**WHAT THE TASK REQUIRES:**
Where a line contains the word "data", copy that line.

-- start --

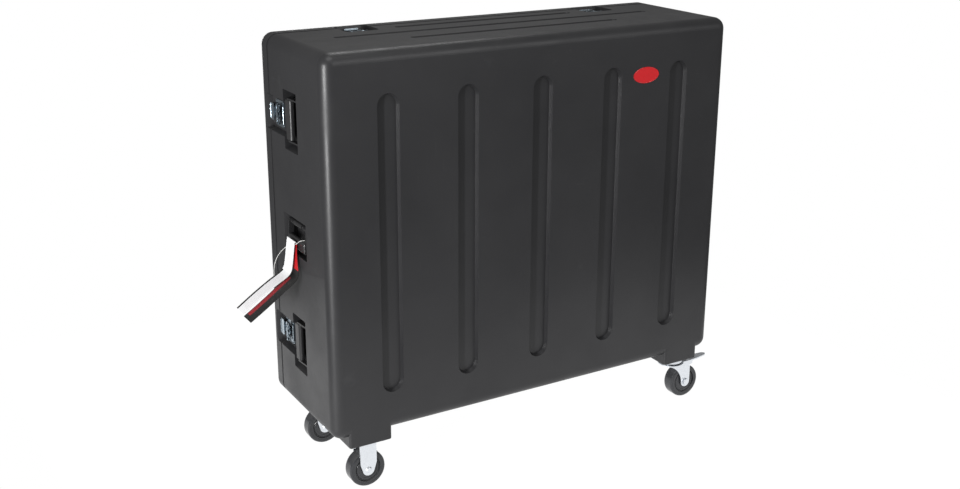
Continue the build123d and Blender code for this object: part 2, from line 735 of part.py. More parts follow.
def everything():
    """Each node's name and shape."""
    latches = latch_frames()
    handles = handle_frames()
    nodes = {
        "base_shell": base_shell(),
        "caster_feet": caster_feet(),
        "handle_cups": handle_cups(),
        "base_foam": base_foam(),
        "base_edge_profile": base_edge_profile(),
        "lid_shell": lid_shell(),
        "lid_foam": lid_foam(),
        "lid_edge_profile": lid_edge_profile(),
        "lid_gasket": lid_gasket(),
        "badge": badge(),
        "hang_tag": hang_tag(),
        "tag_string": tag_string(),
        "caster_bolts": caster_bolts(),
    }
    groups = {
        "latch_plates": (latch_plate, latches),
        "latch_keepers": (latch_keeper, latches),
        "handle_plates": (handle_plate, handles),
        "handle_pins": (handle_pin, handles),
        "handle_spring_barrels": (spring_barrel, handles),
    }
    for name, (make, frames) in groups.items():
        nodes[name] = group(frame.location * make() for frame in frames.values())
    singles = {
        "latch_wing": (latch_wing, latches),
        "latch_hook": (latch_hook, latches),
        "handle_bail": (handle_bail, handles),
        "handle_grip": (handle_grip, handles),
    }
    for name, (make, frames) in singles.items():
        for place, frame in frames.items():
            nodes[f"{name}_{place}"] = frame.location * make()
    rigid = [(-CASTER_X, y) for y in CASTER_YS.values()]
    swivel = [(CASTER_X, y) for y in CASTER_YS.values()]
    nodes["rigid_forks"] = group(rigid_fork(x, y) for x, y in rigid)
    nodes["rigid_axles"] = group(rigid_axle(x, y) for x, y in rigid)
    nodes["swivel_plates"] = group(swivel_plate(x, y) for x, y in swivel)
    for row, y in CASTER_YS.items():
        nodes[f"wheel_{row}_left"] = wheel(-CASTER_X, y)
        nodes[f"wheel_{row}_right"] = wheel(CASTER_X + TRAIL, y)
        nodes[f"swivel_yoke_{row}"] = swivel_yoke(CASTER_X, y)
        nodes[f"swivel_axle_{row}"] = swivel_axle(CASTER_X, y)
        nodes[f"brake_pedal_{row}"] = brake_pedal(CASTER_X, y)
    return nodes


for node, shape in everything().items():
    save(node, shape)
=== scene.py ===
import math

import bmesh
import bpy
from mathutils import Matrix, Vector


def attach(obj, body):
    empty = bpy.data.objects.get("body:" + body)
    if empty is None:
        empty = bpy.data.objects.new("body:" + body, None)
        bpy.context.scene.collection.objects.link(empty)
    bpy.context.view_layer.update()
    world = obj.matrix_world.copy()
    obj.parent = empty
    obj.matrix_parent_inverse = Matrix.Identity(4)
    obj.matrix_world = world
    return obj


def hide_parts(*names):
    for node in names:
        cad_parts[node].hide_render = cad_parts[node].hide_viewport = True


# A wheeled flight case for a mixing desk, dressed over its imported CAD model.
# Metres. X runs along the case, Y from the ribbed face to the lid, Z up.

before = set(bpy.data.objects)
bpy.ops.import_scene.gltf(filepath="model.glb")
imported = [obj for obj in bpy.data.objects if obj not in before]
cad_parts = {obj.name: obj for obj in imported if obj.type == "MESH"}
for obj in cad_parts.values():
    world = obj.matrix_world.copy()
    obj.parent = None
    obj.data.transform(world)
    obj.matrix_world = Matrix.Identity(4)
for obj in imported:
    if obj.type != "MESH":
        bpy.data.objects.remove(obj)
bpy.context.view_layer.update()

SHELL_SHIFT = -0.014
HALF_X = 0.552
FRONT_Y = -0.181
BOTTOM_Z = 0.144
TOP_Z = 1.039
MID_Z = 0.5915


def at(x, y, z):
    """A point given from the middle of the shells, in the object's frame."""
    return Vector((x + SHELL_SHIFT, y, z))


# Camera at the photograph's viewing angle
CAMERA_PLACE = (-1.55763, -2.49728, 1.48565)
CAMERA_HEADING = math.radians(31.135)
CAMERA_DOWN = math.radians(17.771)
CAMERA_ROLL = math.radians(0.387)
CAMERA_LENS = 45.75
CAMERA_SHIFT = (-0.00959, -0.0258)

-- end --

**RESPONSE BELOW:**
    empty = bpy.data.objects.get("body:" + body)
        empty = bpy.data.objects.new("body:" + body, None)
before = set(bpy.data.objects)
imported = [obj for obj in bpy.data.objects if obj not in before]
    obj.data.transform(world)
        bpy.data.objects.remove(obj)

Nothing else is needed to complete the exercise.